EXERCISE DETAILS:
In the data below, find each line containing the string "that" and return it.

----

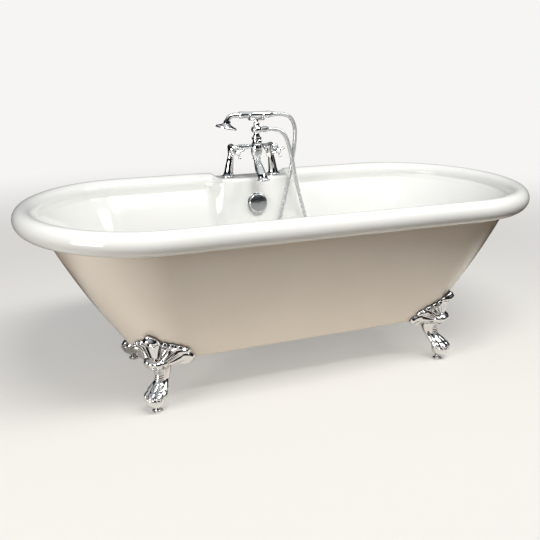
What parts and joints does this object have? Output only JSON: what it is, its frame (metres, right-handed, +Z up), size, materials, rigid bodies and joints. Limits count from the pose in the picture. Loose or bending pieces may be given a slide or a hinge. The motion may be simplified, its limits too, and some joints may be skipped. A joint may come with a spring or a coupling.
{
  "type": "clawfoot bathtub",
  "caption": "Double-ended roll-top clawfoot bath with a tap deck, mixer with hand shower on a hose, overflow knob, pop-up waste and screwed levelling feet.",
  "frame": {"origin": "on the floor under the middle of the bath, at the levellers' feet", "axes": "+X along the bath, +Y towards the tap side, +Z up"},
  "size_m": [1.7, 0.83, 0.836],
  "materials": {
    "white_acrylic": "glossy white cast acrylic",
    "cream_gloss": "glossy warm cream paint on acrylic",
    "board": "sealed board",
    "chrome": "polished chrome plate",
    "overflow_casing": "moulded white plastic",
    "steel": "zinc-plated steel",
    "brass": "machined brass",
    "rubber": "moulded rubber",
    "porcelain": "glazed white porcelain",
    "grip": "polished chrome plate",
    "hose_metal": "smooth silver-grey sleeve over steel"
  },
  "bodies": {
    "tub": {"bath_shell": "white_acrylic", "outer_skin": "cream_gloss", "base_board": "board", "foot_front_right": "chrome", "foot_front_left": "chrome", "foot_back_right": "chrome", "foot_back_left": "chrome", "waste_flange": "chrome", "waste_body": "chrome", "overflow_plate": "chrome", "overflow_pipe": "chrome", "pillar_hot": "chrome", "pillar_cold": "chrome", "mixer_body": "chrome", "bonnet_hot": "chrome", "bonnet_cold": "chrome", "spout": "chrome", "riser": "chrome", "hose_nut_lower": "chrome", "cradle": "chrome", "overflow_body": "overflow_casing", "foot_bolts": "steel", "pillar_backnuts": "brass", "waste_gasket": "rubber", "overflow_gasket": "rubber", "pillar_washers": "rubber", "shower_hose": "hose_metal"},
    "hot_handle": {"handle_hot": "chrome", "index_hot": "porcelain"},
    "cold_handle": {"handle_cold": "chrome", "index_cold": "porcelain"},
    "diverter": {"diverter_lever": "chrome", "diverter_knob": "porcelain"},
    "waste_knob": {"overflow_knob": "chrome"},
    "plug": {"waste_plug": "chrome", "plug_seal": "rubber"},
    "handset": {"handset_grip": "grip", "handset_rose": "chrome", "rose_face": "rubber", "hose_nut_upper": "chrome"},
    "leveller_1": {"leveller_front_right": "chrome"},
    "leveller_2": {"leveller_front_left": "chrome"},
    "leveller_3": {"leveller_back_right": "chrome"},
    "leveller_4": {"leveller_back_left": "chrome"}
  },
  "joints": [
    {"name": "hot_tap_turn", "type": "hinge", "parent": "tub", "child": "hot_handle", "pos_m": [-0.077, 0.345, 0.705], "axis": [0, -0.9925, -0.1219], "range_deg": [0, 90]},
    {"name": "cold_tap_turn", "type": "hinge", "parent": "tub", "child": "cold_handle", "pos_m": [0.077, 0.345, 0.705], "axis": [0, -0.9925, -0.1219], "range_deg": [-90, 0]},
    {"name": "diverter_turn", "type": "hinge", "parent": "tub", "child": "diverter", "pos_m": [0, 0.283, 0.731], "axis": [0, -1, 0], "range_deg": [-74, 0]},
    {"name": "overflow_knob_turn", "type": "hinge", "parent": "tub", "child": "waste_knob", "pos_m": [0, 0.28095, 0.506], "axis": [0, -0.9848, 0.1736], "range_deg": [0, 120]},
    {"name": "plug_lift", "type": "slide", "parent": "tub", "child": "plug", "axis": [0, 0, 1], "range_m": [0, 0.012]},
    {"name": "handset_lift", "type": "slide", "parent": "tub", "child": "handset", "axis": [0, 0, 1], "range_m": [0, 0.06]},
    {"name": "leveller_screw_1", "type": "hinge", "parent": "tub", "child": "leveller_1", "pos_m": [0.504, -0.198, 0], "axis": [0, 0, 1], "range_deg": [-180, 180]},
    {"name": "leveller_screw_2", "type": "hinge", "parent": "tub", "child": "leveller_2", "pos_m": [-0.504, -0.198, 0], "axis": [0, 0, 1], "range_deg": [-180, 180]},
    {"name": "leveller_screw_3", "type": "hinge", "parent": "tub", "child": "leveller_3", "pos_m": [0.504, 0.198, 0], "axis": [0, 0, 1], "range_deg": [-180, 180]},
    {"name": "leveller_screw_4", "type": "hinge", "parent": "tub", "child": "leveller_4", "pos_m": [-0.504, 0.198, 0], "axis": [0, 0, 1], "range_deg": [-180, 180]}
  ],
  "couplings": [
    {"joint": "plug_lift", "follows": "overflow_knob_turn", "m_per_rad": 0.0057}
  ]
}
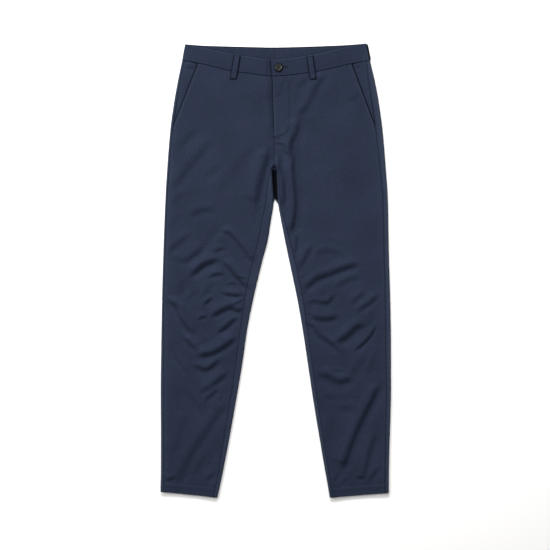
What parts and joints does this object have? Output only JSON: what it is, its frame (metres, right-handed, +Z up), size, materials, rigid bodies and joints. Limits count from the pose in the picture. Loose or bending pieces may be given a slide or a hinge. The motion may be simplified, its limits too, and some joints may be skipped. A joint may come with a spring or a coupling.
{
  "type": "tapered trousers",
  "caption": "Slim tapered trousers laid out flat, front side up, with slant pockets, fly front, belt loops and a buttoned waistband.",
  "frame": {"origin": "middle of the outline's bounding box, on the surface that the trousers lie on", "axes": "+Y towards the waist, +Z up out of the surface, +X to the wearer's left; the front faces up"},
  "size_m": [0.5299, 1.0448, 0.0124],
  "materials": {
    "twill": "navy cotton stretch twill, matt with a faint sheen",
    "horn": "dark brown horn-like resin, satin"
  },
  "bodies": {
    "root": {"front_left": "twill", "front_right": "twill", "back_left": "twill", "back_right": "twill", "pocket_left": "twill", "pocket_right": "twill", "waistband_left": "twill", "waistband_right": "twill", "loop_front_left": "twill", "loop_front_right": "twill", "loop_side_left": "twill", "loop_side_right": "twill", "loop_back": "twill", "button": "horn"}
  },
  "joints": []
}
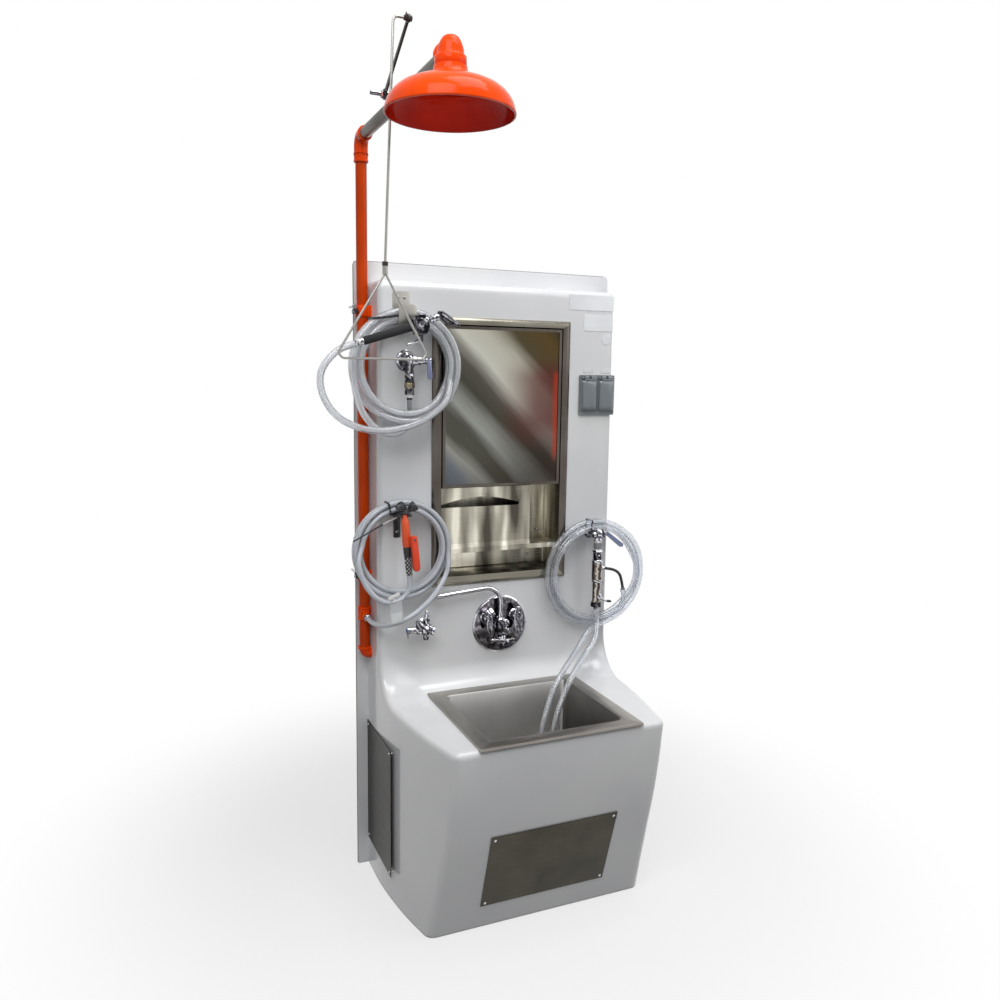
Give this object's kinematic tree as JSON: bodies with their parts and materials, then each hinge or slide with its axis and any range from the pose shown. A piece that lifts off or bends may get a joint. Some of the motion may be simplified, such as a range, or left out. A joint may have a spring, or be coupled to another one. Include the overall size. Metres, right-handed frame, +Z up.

----

FINISHED ANSWER:
  "frame": {"origin": "middle of the outline's bounding box, on the surface that the trousers lie on", "axes": "+Y towards the waist, +Z up out of the surface, +X to the wearer's left; the front faces up"},
Give this object's kinematic tree as JSON: bodies with their parts and materials, then each hinge or slide with its axis and any range from the pose shown. A piece that lifts off or bends may get a joint. Some of the motion may be simplified, such as a range, or left out. A joint may have a spring, or be coupled to another one. Include the overall size. Metres, right-handed frame, +Z up.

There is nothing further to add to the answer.